Before the Internet, people who are now being referred to as ‘gender non-conforming’ were worse off than the Whos of Whoville. At least the Whos had each other and when they combined their voices, they were heard and even the monkeys realized they existed. What if the Whos were isolated from each other, all on separate dust specks on separate flowers? Internet communication created a virtual Whoville where people who previously felt isolated by their differences to find each other, and then to join their voices, and ultimately to ‘prove’ their existence.
Gaining a Voice
Today, gender non-conforming people have a greater chance than ever to learn of the existence of other people like them and now that they have heard each other and we have heard them, their existence among us is unlocking gender constrictions that have bound humans in problematic assumptions, frictions, and fictions for centuries. I predict that similar social revolutions are coming soon, in the way humans see race, ethnicity, ability, and so many other categories of human experience.
It is true that it feels more challenging than ever to bridge the differences in understanding that exist between generations. Explaining even a portion of such complex ideas doesn’t fit neatly into the 50 minute power point presentation that have become the go-to tool of today’s professional development. But the Internet has given voice to a vast chorus of insight.

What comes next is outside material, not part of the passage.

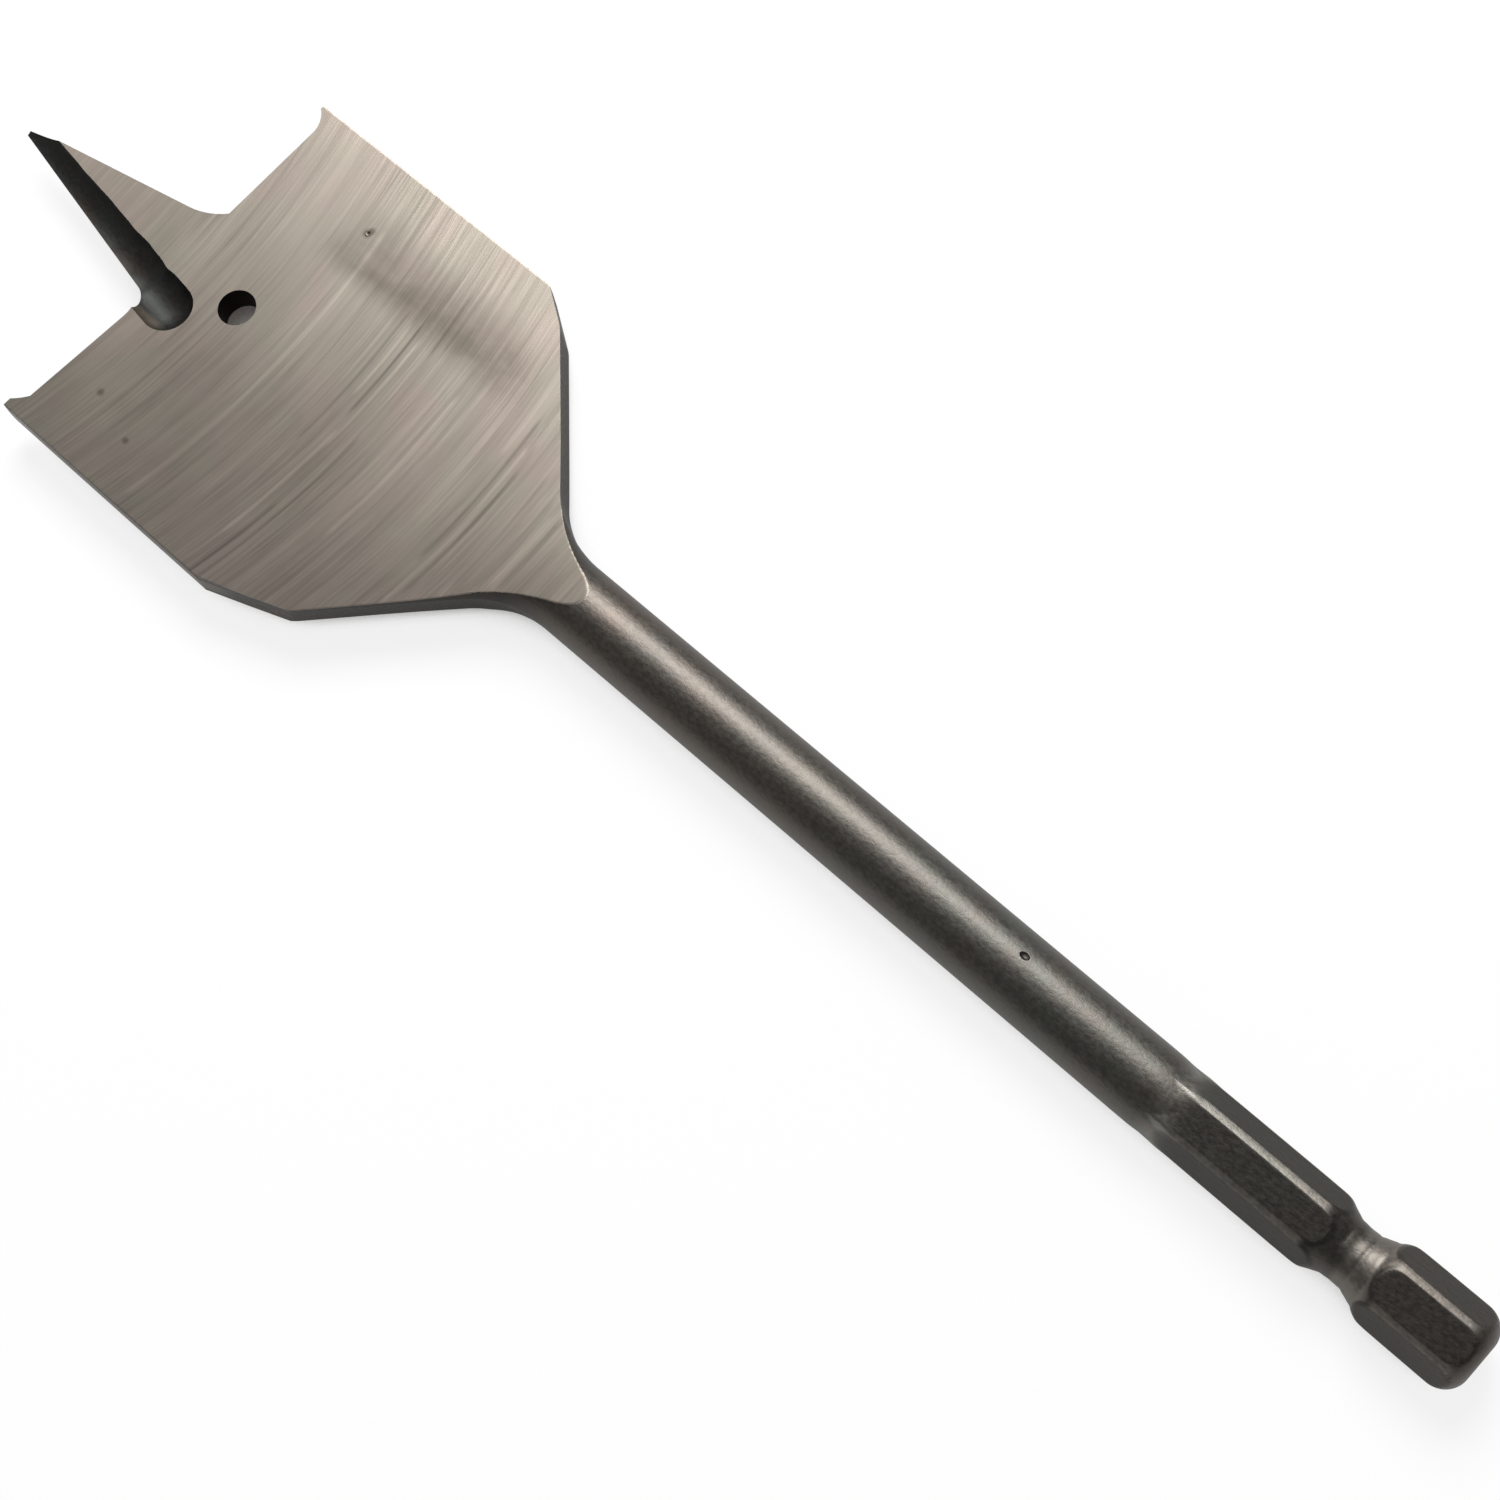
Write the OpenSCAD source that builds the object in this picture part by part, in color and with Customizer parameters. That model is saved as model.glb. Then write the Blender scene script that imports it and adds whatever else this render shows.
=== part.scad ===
// Spade drill bit for wood, 38 mm, with a quarter-inch hex drive end.
// The axis is +X: the drive end face is at the origin and the point looks along +X.
// The blade lies level, its front face up; +Y is the side whose front face leads the cut.

/* [Whole bit] */
// Length from the drive end face to the tip of the point
overall_len = 160; // [140:1:400]
// Diameter of the round shank
shank_d = 6.5; // [6.3:0.05:6.9]

/* [Drive end] */
// Width across the flats of the drive land, behind the groove
drive_af = 6.35; // [6.2:0.05:6.6]
// Diameter over the rounded corners of the drive land
drive_corner_d = 7.1; // [6.95:0.05:7.3]
// Width across the flats that are formed in the shank ahead of the groove
front_af = 5.85; // [5.6:0.05:6.1]
// Length from the end face to where the flats run out on the round shank
hex_len = 28.2; // [22:0.2:40]
// Length of the cone on which the flats run out
hex_runout = 1.2; // [0.5:0.1:3]
// Turn of the flats about the axis, away from the plane of the blade
hex_clock = 12; // [0:1:30]
// Radius of the rounded end of the drive land
end_r = 2; // [0.8:0.1:2.6]
// Place of the middle of the retaining groove, from the end face
groove_at = 11.3; // [9:0.1:13]
// Smallest diameter of the retaining groove
groove_d = 4.9; // [4.4:0.1:5.6]
// Radius of the bottom of the retaining groove
groove_r = 4; // [2.5:0.1:5]
// Slope of the flanks of the groove
groove_flank = 30; // [25:1:60]

/* [Blade] */
// Cutting diameter, which is the width of the blade
blade_w = 38.2; // [30:0.1:44]
// Thickness of the blade between its ground faces
blade_t = 2.7; // [2:0.1:3.2]
// Length of the straight sides, from the lips back to the corner of the heel
side_len = 28.25; // [22:0.05:34]
// Slope of the heel to the axis
heel_angle = 45; // [35:1:55]
// Radius on which the heel flares out of the shank
neck_r = 9; // [5:0.5:12]
// Relief angle of the walls of neck and heel behind their leading edges
heel_relief = 6; // [0:1:10]
// Depth of the bevel on the heel corners, in from the cutting diameter
bevel_in = 3.05; // [1:0.05:4]
// Length of the heel bevel along the leading side
bevel_lead = 5.35; // [1:0.05:7]
// Length of the heel bevel along the other side
bevel_trail = 1.65; // [0.8:0.05:7]
// Radius on which the ground faces sweep up to the shank
grind_r = 56; // [30:1:90]
// Diameter of the hole through the blade
hole_d = 3.4; // [2:0.1:5]
// Distance of the hole behind the lips
hole_back = 7.1; // [5:0.1:12]
// Distance of the hole from the axis, toward the trailing side
hole_off = 0.35; // [0:0.05:1]

/* [Point and lips] */
// Height of the point above the lips
point_h = 21.7; // [16:0.1:26]
// Width of the point at the level of the lips
point_w = 9.3; // [8.5:0.1:12]
// Width of the chisel edge at the tip
tip_w = 0.5; // [0.3:0.05:1]
// Distance of the point's own centre line from the axis, toward the trailing side
point_off = 0.6; // [0:0.05:1]
// Relief angle of the lips behind their cutting edges
lip_relief = 6; // [3:1:12]
// Slope of the leading lip, forward toward its spur
lip_slope_lead = 3.5; // [0:0.5:6]
// Slope of the other lip, forward toward its spur
lip_slope_trail = 0.5; // [0:0.5:6]
// Distance of the other lip ahead of the leading one, from uneven sharpening
lip_ahead = 0.55; // [0:0.05:0.8]
// Radius between the point and the leading lip
root_r_lead = 2.8; // [1.2:0.1:4]
// Radius between the point and the other lip
root_r_trail = 6.4; // [1.2:0.1:8]
// Angle at which that radius stops short on the other lip
root_kink_trail = 45; // [0:1:55]
// Height of the spurs above the outer ends of the lips
spur_h = 1.2; // [0.8:0.1:2.4]
// Width of the leading spur at its foot; it is the more worn of the two
spur_w_lead = 2.1; // [1.8:0.1:3.4]
// Width of the other spur at its foot
spur_w_trail = 2.6; // [1.8:0.1:3.4]
// Width of the flat on the tip of the leading spur
spur_tip_lead = 0.8; // [0.15:0.05:1]
// Width of the flat on the tip of the other spur
spur_tip_trail = 0.4; // [0.15:0.05:1]
// Angle at which the inner flank of the leading spur rises from the lip
spur_rise_lead = 35; // [0:1:40]
// Angle at which the inner flank of the other spur rises from the lip
spur_rise_trail = 0; // [0:1:40]
// Radius of the hollow-ground flutes beside the point
flute_r = 2.68; // [2.4:0.02:3.4]
// Depth of a flute below the face it is ground in
flute_depth = 1.4; // [0.9:0.05:1.6]
// Distance of the round end of a flute behind the lips
flute_back = 4.5; // [3:0.1:6]
// Distance of a flute's centre line from that of the point, at its round end
flute_in = 4.1; // [3.4:0.1:4.6]
// Slope of a flute to the axis
flute_slope = 7.6; // [5:0.2:9]

/* [Hidden] */
// Overrun of every cut past the surface that it opens
over = 1;
// Segments of a full circle, and of the short arcs of an outline
round_fn = 120;
arc_steps = 10;
shank_r = shank_d / 2;
drive_corner_r = drive_corner_d / 2;
blade_r = blade_w / 2;
face_z = blade_t / 2;
lip_x = overall_len - point_h;
heel_x = lip_x - side_len;
// Foot of the neck flare: the heel line meets the cutting diameter at heel_x
neck_x = heel_x - (blade_r - shank_r - neck_r * (1 - cos(heel_angle))) / tan(heel_angle)
    - neck_r * sin(heel_angle);
// The ground faces leave the shank a third of its diameter behind the neck flare
grind_from = neck_x - shank_d / 3;
// Where they turn level, after their sweep down from the shank
level_x = grind_from + sqrt(2 * grind_r * (shank_r - face_z) - pow(shank_r - face_z, 2));

// Points of an arc about a centre, from one angle to another
function arc(centre, r, from, to) =
    [for (i = [0 : arc_steps])
        let (a = from + (to - from) * i / arc_steps)
        centre + r * [cos(a), sin(a)]];

// Half outline of the turned and forged blank, as (radius, place along the axis)
function blank_outline() =
    let (
        rim_r = groove_d / 2 + groove_r,
        flank_r = groove_d / 2 + groove_r * (1 - cos(groove_flank)),
        flank_dx = groove_r * sin(groove_flank),
        tail_dx = flank_dx + (drive_corner_r - flank_r) / tan(groove_flank),
        front_dx = flank_dx + (shank_r - flank_r) / tan(groove_flank)
    )
    concat(
        [[0, 0]],
        arc([drive_corner_r - end_r, end_r], end_r, -90, 0),
        [[drive_corner_r, groove_at - tail_dx]],
        arc([rim_r, groove_at], groove_r, 180 + groove_flank, 180 - groove_flank),
        [[shank_r, groove_at + front_dx]],
        arc([shank_r + neck_r, neck_x], neck_r, 180, 180 - heel_angle),
        [[blade_r, heel_x], [blade_r, overall_len], [0, overall_len]]
    );

// The blank before grinding: hex land, groove, round shank, flared neck and full width
module blank() {
    rotate([0, 90, 0])
        rotate_extrude($fn = round_fn)
            polygon(blank_outline());
}

// Hexagonal bar along the axis, turned so that its flats stand at hex_clock
module hex_bar(af, from, to) {
    translate([from, 0, 0])
        rotate([30 - hex_clock, 0, 0])
            rotate([0, 90, 0])
                cylinder(d = af / cos(30), h = to - from, $fn = 6);
}

// What is taken off round a hex section between two places along the axis.
// A cone brings the flats out to the round shank over the length of runout.
module flats_cut(af, from, to, runout) {
    rise = runout > 0 ? (shank_r - af / 2) / runout : 0;
    difference() {
        translate([from, 0, 0])
            rotate([0, 90, 0])
                cylinder(r = drive_corner_r + over, h = to + runout - from, $fn = round_fn);
        hex_bar(af, from - over, to + runout + over);
        if (runout > 0)
            translate([to - runout, 0, 0])
                rotate([0, 90, 0])
                    cylinder(r1 = af / 2, r2 = af / 2 + 3 * runout * rise,
                        h = 3 * runout, $fn = round_fn);
    }
}

// Stock above one ground face: a level cut and the wheel's sweep up to the shank
module face_cut() {
    translate([level_x, -blade_r - over, face_z])
        cube([overall_len - level_x + over, blade_w + 2 * over, blade_r + over]);
    translate([level_x, blade_r + over, face_z + grind_r])
        rotate([90, 0, 0])
            cylinder(r = grind_r, h = blade_w + 2 * over, $fn = 3 * round_fn);
}

// Outline of the gap between the point and a spur, for the side at +Y.
// The point's flank lies shift away from the axis, and the lip lies ahead of lip_x.
// The lip rises by slope to its spur; the root arc meets it at the angle kink.
// The spur is given by its width at the foot, that of its tip, and the rise of its flank.
function gap_outline(shift, ahead, slope, root_r, kink, spur_w, spur_tip_w, spur_rise) =
    let (
        // The outline lies in a plane that is tilted by the relief of the lips
        height = point_h * cos(lip_relief),
        flank = atan((point_w - tip_w) / 2 / height),
        foot = point_w / 2 + shift - ahead * tan(flank),
        spur_y = blade_r - spur_w,
        // The root arc touches the flank and ends on the lip line
        root = [lip_x + ahead, foot],
        reach = root_r * (cos(kink) - sin(flank - slope)) / cos(flank - slope),
        on_flank = root + reach * [cos(flank), -sin(flank)],
        centre = on_flank + root_r * [sin(flank), cos(flank)],
        lip_end = root + (spur_y - foot) / cos(slope) * [sin(slope), cos(slope)],
        tip = [lip_end[0] + spur_h, blade_r - spur_tip_w],
        spur_dy = tip[1] - lip_end[1],
        // The flank inside the spur is an arc that leaves the lip at the angle spur_rise
        half_sweep = atan(spur_h / spur_dy) - spur_rise,
        spur_r = norm([spur_h, spur_dy]) / (2 * sin(half_sweep)),
        spur_centre = lip_end + spur_r * [cos(spur_rise), -sin(spur_rise)]
    )
    concat(
        [[lip_x + height + over, tip_w / 2 + shift - over * tan(flank)]],
        arc(centre, root_r, -90 - flank, -180 - slope + kink),
        arc(spur_centre, spur_r, 180 - spur_rise, 180 - spur_rise - 2 * half_sweep),
        [[tip[0], blade_r + over], [lip_x + height + over, blade_r + over]]
    );

// One gap, tilted about its cutting edge for the relief of the lip
module gap(shift, ahead, slope, root_r, kink, spur_w, spur_tip_w, spur_rise) {
    translate([lip_x, 0, face_z])
        rotate([0, lip_relief, 0])
            translate([-lip_x, 0, -point_h])
                linear_extrude(height = 2 * point_h)
                    polygon(gap_outline(shift, ahead, slope, root_r, kink,
                        spur_w, spur_tip_w, spur_rise));
}

// Wheel path of the flute in the front face, beside the point: a round end and a straight run
module flute() {
    reach = sqrt(2 * flute_r * flute_depth - flute_depth * flute_depth);
    translate([lip_x - flute_back + reach, flute_in, face_z - flute_depth + flute_r])
        rotate([0, 0, -flute_slope])
            rotate([0, 90, 0]) {
                sphere(r = flute_r, $fn = round_fn);
                cylinder(r = flute_r, h = point_h + flute_back + 2 * over, $fn = round_fn);
            }
}

// Stock beside neck and heel at +Y. The wall that it leaves leans in under its front edge.
// A tilt about the Y axis gives the heel its relief, and x is drawn short to make up for it.
module heel_cut() {
    tilt = atan(tan(heel_relief) / sin(heel_angle));
    far_y = blade_r + over;
    far_x = heel_x - neck_x + over / tan(heel_angle);
    translate([neck_x, 0, face_z])
        rotate([0, -tilt, 0])
            translate([0, 0, -blade_r])
                linear_extrude(height = blade_w)
                    polygon([for (spot = concat(
                        arc([0, shank_r + neck_r], neck_r, -90, heel_angle - 90),
                        [[far_x, far_y], [0, far_y]]))
                        [spot[0] * cos(tilt), spot[1]]]);
}

// Bevel that takes off one heel corner, for the side at +Y
module heel_bevel(side_cut) {
    drop = bevel_in / tan(heel_angle);
    translate([0, 0, -blade_r])
        linear_extrude(height = blade_w)
            polygon([
                [heel_x - drop, blade_r - bevel_in],
                [heel_x + side_cut, blade_r],
                [heel_x + side_cut, blade_r + over],
                [heel_x - drop - over, blade_r + over],
                [heel_x - drop - over, blade_r - bevel_in]
            ]);
}

// The whole bit, forged and ground from one piece of steel
module spade_bit() {
    color("gray")
        difference() {
            blank();
            flats_cut(drive_af, -over, groove_at, 0);
            flats_cut(front_af, groove_at, hex_len, hex_runout);
            face_cut();
            rotate([180, 0, 0])
                face_cut();
            heel_cut();
            rotate([180, 0, 0])
                heel_cut();
            heel_bevel(bevel_lead);
            mirror([0, 1, 0])
                heel_bevel(bevel_trail);
            gap(-point_off, 0, lip_slope_lead, root_r_lead, 0,
                spur_w_lead, spur_tip_lead, spur_rise_lead);
            rotate([180, 0, 0])
                gap(point_off, lip_ahead, lip_slope_trail, root_r_trail, root_kink_trail,
                    spur_w_trail, spur_tip_trail, spur_rise_trail);
            translate([0, -point_off, 0]) {
                flute();
                rotate([180, 0, 0])
                    flute();
            }
            translate([lip_x - hole_back, -hole_off, -blade_t])
                cylinder(d = hole_d, h = 2 * blade_t, $fn = round_fn);
        }
}

spade_bit();
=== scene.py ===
import bmesh
import bpy
import numpy as np
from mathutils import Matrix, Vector


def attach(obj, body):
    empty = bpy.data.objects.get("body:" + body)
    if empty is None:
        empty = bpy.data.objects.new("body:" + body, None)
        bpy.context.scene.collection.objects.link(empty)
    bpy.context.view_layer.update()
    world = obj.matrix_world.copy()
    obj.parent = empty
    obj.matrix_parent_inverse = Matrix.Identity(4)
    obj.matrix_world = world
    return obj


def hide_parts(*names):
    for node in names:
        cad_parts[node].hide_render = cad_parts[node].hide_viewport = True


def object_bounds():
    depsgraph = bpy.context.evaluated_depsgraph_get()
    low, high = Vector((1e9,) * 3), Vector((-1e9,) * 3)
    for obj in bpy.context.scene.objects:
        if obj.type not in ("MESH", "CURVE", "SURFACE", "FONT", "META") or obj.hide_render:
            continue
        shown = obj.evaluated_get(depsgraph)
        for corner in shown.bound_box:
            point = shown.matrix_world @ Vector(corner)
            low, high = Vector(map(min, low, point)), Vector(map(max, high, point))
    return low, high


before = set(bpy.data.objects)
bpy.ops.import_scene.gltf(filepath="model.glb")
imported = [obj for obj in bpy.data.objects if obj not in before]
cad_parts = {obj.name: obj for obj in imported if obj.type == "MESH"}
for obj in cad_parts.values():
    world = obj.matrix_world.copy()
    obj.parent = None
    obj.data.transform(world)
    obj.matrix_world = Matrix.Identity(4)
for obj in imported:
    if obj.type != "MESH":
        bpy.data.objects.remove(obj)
cad_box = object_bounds()
mm = 0.001

# Camera. It looks down on the bit from over its drive end, from the leading side.
# The lens is given by its focal length in pixels of the square photograph.
photo_px = 1500
focal_px = 2731.4
camera_place = Vector((0.43, 37.55, 198.62))
camera_aim = Vector((70.56, 0.09, 0))
camera_roll_deg = -20.0

camera_data = bpy.data.cameras.new("camera")
camera_data.lens = focal_px / photo_px * camera_data.sensor_width
camera_data.clip_start = 0.01
camera = bpy.data.objects.new("camera", camera_data)
bpy.context.scene.collection.objects.link(camera)
camera.location = camera_place * mm
camera.rotation_euler = (camera_aim - camera_place).to_track_quat("-Z", "Y").to_euler()
camera.rotation_euler.rotate_axis("Z", np.radians(camera_roll_deg))
bpy.context.scene.camera = camera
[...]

As we surf this wave of change together, we all need to stay open to new ideas and models for how we can best teach ourselves and each other about this revolution we are living.
Dot Brauer has served as the Director of the LGBTQA Center at the University of Vermont since 2001. She holds a Master’s Degree in Psychology from Antioch New England and is currently a doctoral candidate in the Educational Leadership and Policy Studies Program at the University of Vermont.